Geminiが提示したsudo apt-get install ...
やpip3 install ...
といったコマンドを、あなたは順番に実行していくだけです。
Step 3: 「顔学習」スクリプトの作成を依頼する
環境が整ったら、いよいよコーディングです。まずは、システムに「この顔は鈴木さん」「この顔は田中さん」と覚えさせるための学習スクリプトの作成を依頼します。
【Geminiへの指示プロンプト ③】
known_faces
というディレクトリ内に置かれた顔写真(例:suzuki.jpg
)を読み込み、それぞれの顔の特徴量を抽出して、encodings.pickle
という一つのファイルに保存するPythonスクリプトを作成してください。ファイル名から名前を取得し、特徴量と名前をセットで保存するようにしてください。

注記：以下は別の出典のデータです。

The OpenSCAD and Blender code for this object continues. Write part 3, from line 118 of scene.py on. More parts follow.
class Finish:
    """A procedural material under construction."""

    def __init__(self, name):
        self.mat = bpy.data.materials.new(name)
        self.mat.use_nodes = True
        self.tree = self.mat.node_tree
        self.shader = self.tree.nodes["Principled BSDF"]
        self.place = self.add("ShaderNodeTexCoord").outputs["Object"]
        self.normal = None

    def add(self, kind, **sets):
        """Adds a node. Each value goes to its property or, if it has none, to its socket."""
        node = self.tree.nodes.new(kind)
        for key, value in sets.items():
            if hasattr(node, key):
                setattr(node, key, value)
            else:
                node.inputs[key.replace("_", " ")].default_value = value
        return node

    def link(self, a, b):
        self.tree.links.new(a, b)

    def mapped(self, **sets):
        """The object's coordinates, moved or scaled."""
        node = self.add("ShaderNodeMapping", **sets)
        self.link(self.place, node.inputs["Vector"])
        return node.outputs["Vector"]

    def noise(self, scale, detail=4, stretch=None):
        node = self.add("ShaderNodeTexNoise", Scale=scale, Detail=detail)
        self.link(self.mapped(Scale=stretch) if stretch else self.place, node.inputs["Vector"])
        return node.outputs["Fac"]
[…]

この指示で、Geminiは顔の「データベース」を作成するencode_faces.py
を生成してくれます。あなたはそのコードをファイルに保存し、known_faces
ディレクトリに自分の顔写真などを置いて実行します。
Step 4: 「リアルタイム顔認証」スクリプトの作成を依頼する
いよいよメインのプログラムです。カメラを起動し、学習したデータと照合するスクリプトを依頼します。
【Geminiへの指示プロンプト ④】
次に、リアルタイムでカメラ映像をキャプチャするPythonスクリプトを作成してください。
以下の要件を満たすようにしてください。
- 先ほど作成した
encodings.pickle
ファイルを読み込む。- カメラ映像から顔を検出し、その顔の特徴量を抽出する。
- 抽出した特徴量が、pickleファイル内の既知の特徴量と一致するかどうかを比較する。

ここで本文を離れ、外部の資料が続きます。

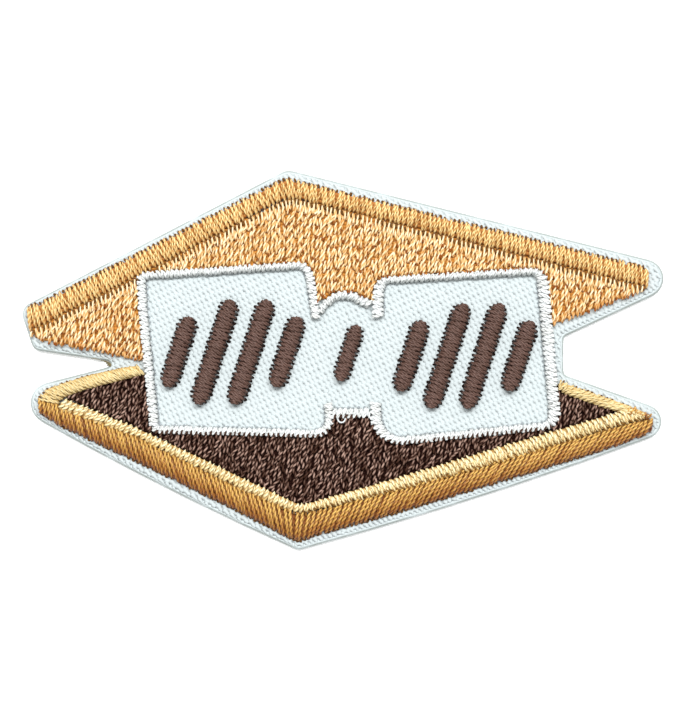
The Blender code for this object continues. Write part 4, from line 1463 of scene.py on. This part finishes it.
class PATCH_OT_needle_gaps(bpy.types.Operator):
    """Sink small dark bowls of painted shade into the gaps between the needle points of the columns' edges"""

    bl_idname = "patch.needle_gaps"
    bl_label = "Sink needle gaps"

    def execute(self, context):
        threads = settings()[0]
        rng = np.random.default_rng(101)
        cloth = CLOTH_TOP + 0.06
        self.cracker_gaps(threads, rng, cloth)
        self.border_gaps(threads.border_pitch / MM, rng, cloth)
        pitch = 1.2 * threads.fine_pitch / MM
        # Black bowls of painted shade along both edges of every bar
        black = gap_shade_and_scorch_material("black_gap_shade", srgb(16, 8, 6), srgb(38, 24, 20))
        sets = [
            gap_set(pairs, edge, pitch, rng, share=1.0, level=cloth, length=0.46, width=0.32)
            for _, pairs in toast_bars() for edge in (0, 1)
        ]
        finish_piece(gap_piece("toast_bar_gaps", sets, black), "toast_brown_thread")
        return {"FINISHED"}

    def cracker_gaps(self, threads, rng, cloth):
        """Brown and tan bowls of painted shade in the gaps along the edges of both crackers' columns."""
        satin, rim, side = threads.satin_pitch / MM, threads.rim_pitch / MM, threads.side_pitch / MM
        brown = gap_shade_and_scorch_material("brown_gap_shade", srgb(56, 32, 10), srgb(122, 84, 38))
        rim_level, fill_level = cloth + 0.08, FILL_TOP - 0.08
        sets = [
            gap_set(
                UPPER_RIM, 0, satin, rng, share=0.97, level=rim_level, length=0.50, width=0.29, shift=-0.01,
                lean=0.15,
            ),
            gap_set(
                UPPER_RIM, 1, satin, rng, share=0.85, level=fill_level, length=0.56, width=0.20, shift=0.20,
            ),
        ]
        finish_piece(gap_piece("upper_rim_gaps", sets, brown), "golden_thread")
        sets = [
            gap_set(LOWER_RIM_LEFT, 0, rim, rng, share=0.80, level=cloth, length=0.42, width=0.22),
            gap_set(LOWER_RIM_RIGHT, 0, rim, rng, share=0.65, level=cloth + 0.04, length=0.42, width=0.24),
        ]
        finish_piece(gap_piece("pale_rim_gaps", sets, brown), "pale_yellow_thread")
        sets = [gap_set(SIDE_BAND, 0, side, rng, share=0.92, level=rim_level, length=0.42, width=0.34)]
        finish_piece(gap_piece("side_band_gaps", sets, brown), "amber_thread")
        tan = gap_shade_and_scorch_material("tan_gap_shade", srgb(92, 62, 24), srgb(140, 98, 44))
        seam_level, left_level, right_level = FILL_TOP - 0.02, FILL_TOP - 0.04, SATIN_TOP - 0.10
        sets = [
            gap_set(
                SIDE_BAND, 1, side, rng, share=1.0, level=seam_level, length=0.56, width=0.25, shift=-0.20,
            ),
            gap_set(LIGHT_BAND_LEFT, 0, satin, rng, share=0.45, level=left_level, length=0.30, width=0.18),
            gap_set(
                LIGHT_BAND_RIGHT, 0, satin, rng, share=0.80, level=right_level, length=0.70, width=0.15,
                shift=-0.26,
            ),
        ]
        finish_piece(gap_piece("band_seam_gaps", sets, tan), "amber_thread")

    def border_gaps(self, pitch, rng, cloth):
        """Grey bowls of painted shade beside the cloth and dark ones beside the chocolate, in the gaps along
        the marshmallows' borders.
        """
        left, right = panel_borders()
        grey = gap_shade_and_scorch_material("grey_gap_shade", srgb(122, 130, 134), srgb(166, 172, 176))
        inner = {
            "share": 0.88, "level": cloth + 0.02, "length": 0.26, "width": 0.24, "shift": 0.09,
            "rise": (-0.6, 1.0),
        }
        sets = [gap_set(pairs, 1, pitch, rng, **inner) for pairs in (left, right, MIDDLE_FOOT)]
        notch = gap_set(
            right, 0, pitch, rng, share=0.85, level=cloth, length=0.26, width=0.22, shift=0.04,
            rise=(-0.5, 0.5),
        )
        x, y = notch["place"].T
        sets.append(chosen(notch, (x > 0.0) & (np.abs(y - NOTCH_MIDDLE) < NOTCH_HALF_HEIGHT)))
        finish_piece(gap_piece("border_gaps", sets, grey), "white_thread")
        dark = gap_shade_and_scorch_material("chocolate_gap_shade", srgb(40, 24, 16), srgb(84, 60, 48))
        outer = {
            "share": 0.92, "level": FILL_TOP + 0.04, "length": 0.58, "width": 0.22, "shift": -0.16,
            "lean": -0.45, "rise": (-1.0, -0.5),
        }
        sets = [gap_set(pairs, 0, pitch, rng, **outer) for pairs in (left, right, MIDDLE_FOOT)]
        finish_piece(gap_piece("low_border_gaps", sets, dark), "chocolate_thread")


def gap_shade_and_scorch_material(name, dark, light):
    """Mottled matt colour between a dark and a light one: painted shade for the bowls in the needle gaps, and
    the singed fibres' own colour.
    """
    material, tree, shader = new_material(name, roughness=0.7, specular=0.1)
    mottle = noise(tree, object_place(tree), 900.0)
    tree.links.new(mixed(tree, mottle, dark, light), shader.inputs["Base Color"])
    return material


class PATCH_OT_stage(bpy.types.Operator):
    """Set the pale floor, the camera over the patch and the soft light"""

    bl_idname = "patch.stage"
    bl_label = "Set stage"

    def execute(self, context):
        colours, stage = settings()[2:]
        scene = context.scene
        scene.view_settings.view_transform = "Standard"
        scene.view_settings.look = "None"
        self.floor(colours)
        self.camera(scene, stage)
        self.lights(scene, stage)
        return {"FINISHED"}

    def floor(self, colours):
        """Level square just under the patch, with a faint mottle."""
        material, tree, shader = new_material("pale_floor", roughness=0.9, specular=0.1)
        mottle = noise(tree, object_place(tree), 40.0)
        colour = mixed(tree, mottle, scaled_colour(colours.floor, 0.985), tuple(colours.floor))
        tree.links.new(colour, shader.inputs["Base Color"])
        shader.inputs["Emission Color"].default_value = (1.0, 1.0, 1.0, 1.0)
        shader.inputs["Emission Strength"].default_value = FLOOR_GLOW
        plan = np.array([[-1.0, -1.0], [1.0, -1.0], [1.0, 1.0], [-1.0, 1.0]])
        corner = np.concatenate([FLOOR_REACH * plan, np.full((4, 1), FLOOR_LEVEL)], axis=1)
        mesh_piece("floor", corner, [np.array([[0, 1, 2, 3]])], plan, {}, material)

    def camera(self, scene, stage):
        """Camera straight above, so far off that frame_height fills the picture's long side."""
        data = bpy.data.cameras.new("camera")
        data.lens = stage.lens
        distance = stage.frame_height * data.lens / data.sensor_width
        data.clip_start, data.clip_end = distance * 0.05, distance * 20.0
        camera = bpy.data.objects.new("camera", data)
        camera.location = (0.0, 0.0, distance + CLOTH_TOP * MM)
        scene.collection.objects.link(camera)
        scene.camera = camera

    def lights(self, scene, stage):
        """Large key light from the top of the picture and an even white sky."""
        world = bpy.data.worlds.new("soft_sky")
        world.use_nodes = True
        background = world.node_tree.nodes["Background"]
        background.inputs["Color"].default_value = (1.0, 1.0, 1.0, 1.0)
        background.inputs["Strength"].default_value = stage.world_strength
        scene.world = world
        data = bpy.data.lights.new("key", "AREA")
        data.shape = "RECTANGLE"
        data.size, data.size_y = KEY_SIZE
        data.energy = stage.key_power
        key = bpy.data.objects.new("key", data)
        back, height = KEY_DISTANCE * math.cos(KEY_ELEVATION), KEY_DISTANCE * math.sin(KEY_ELEVATION)
        key.location = (0.0, back, height)
        key.rotation_euler = (-math.atan2(back, height), 0.0, 0.0)
        scene.collection.objects.link(key)


class PATCH_PT_panel(bpy.types.Panel):
    """Sidebar panel with the patch's sizes, colours and steps."""

    bl_label = "Patch"
    bl_idname = "PATCH_PT_panel"
    bl_space_type = "VIEW_3D"
    bl_region_type = "UI"
    bl_category = "Patch"

    def draw(self, context):
        for group in settings():
            box = self.layout.box()
            for name in group.__annotations__:
                box.prop(group, name)
        for step in STEPS:
            self.layout.operator(step.bl_idname)


STEPS = (
    PATCH_OT_backing,
    PATCH_OT_twill,
    PATCH_OT_cracker_face,
    PATCH_OT_upper_rim,
    PATCH_OT_lower_rims,
    PATCH_OT_light_band,
    PATCH_OT_side_band,
    PATCH_OT_chocolate,
    PATCH_OT_marshmallows,
    PATCH_OT_toast_bars,
    PATCH_OT_needle_gaps,
    PATCH_OT_stage,
)
GROUPS = {
    "patch_threads": PatchThreads,
    "patch_cloth": PatchCloth,
    "patch_colours": PatchColours,
    "patch_stage": PatchStage,
}


def register():
    """Adds the property groups to the scene, then the steps and the panel."""
    for name, group in GROUPS.items():
        bpy.utils.register_class(group)
        setattr(bpy.types.Scene, name, bpy.props.PointerProperty(type=group))
    for step in STEPS:
        bpy.utils.register_class(step)
    bpy.utils.register_class(PATCH_PT_panel)


def unregister():
    """Takes the panel, the steps and the property groups out again."""
    bpy.utils.unregister_class(PATCH_PT_panel)
    for step in reversed(STEPS):
        bpy.utils.unregister_class(step)
    for name, group in reversed(GROUPS.items()):
        delattr(bpy.types.Scene, name)
        bpy.utils.unregister_class(group)


def main():
    """Runs every step in order."""
    register()
    bpy.ops.patch.backing()
    bpy.ops.patch.twill()
    bpy.ops.patch.cracker_face()
    bpy.ops.patch.upper_rim()
    bpy.ops.patch.lower_rims()
    bpy.ops.patch.light_band()
    bpy.ops.patch.side_band()
    bpy.ops.patch.chocolate()
    bpy.ops.patch.marshmallows()
    bpy.ops.patch.toast_bars()
    bpy.ops.patch.needle_gaps()
    bpy.ops.patch.stage()


if __name__ == "__main__":
    main()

- 一致した場合はその人物の名前を、一致しなかった場合は「Unknown」と、顔の周りの四角形の上に表示する。
- Raspberry Piのパフォーマンスを考慮し、処理する映像の解像度は320×240に落としてください。
この詳細な指示により、Geminiは顔認証のメインロジックであるrecognize_faces.py
を生成します。あなたはこのコードを保存し、実行して、自分の顔が正しく認識されるかテストします。
AIとペアプロした感想とまとめ
いかがでしたでしょうか。
このように、「何をしたいか」を明確な言葉で指示することで、AIは非常に優秀なプログラマーとして機能してくれます。
- 圧倒的な時間効率: 細かい文法やライブラリの関数名を覚えている必要がなく、開発のスピードが劇的に向上します。
- 思考の整理: AIに指示を出すプロセスで、自分自身の頭の中にある要件が整理されていきます。
- 創造性への集中: 面倒な定型コードの作成をAIに任せることで、人間は「このシステムで何を実現したいか」という、より創造的な部分に集中できます。
この記事が、AIを単なる「検索ツールの進化版」ではなく、あなたの開発を加速させる「頼れる相棒」として活用する「ヒント」になれば幸いです。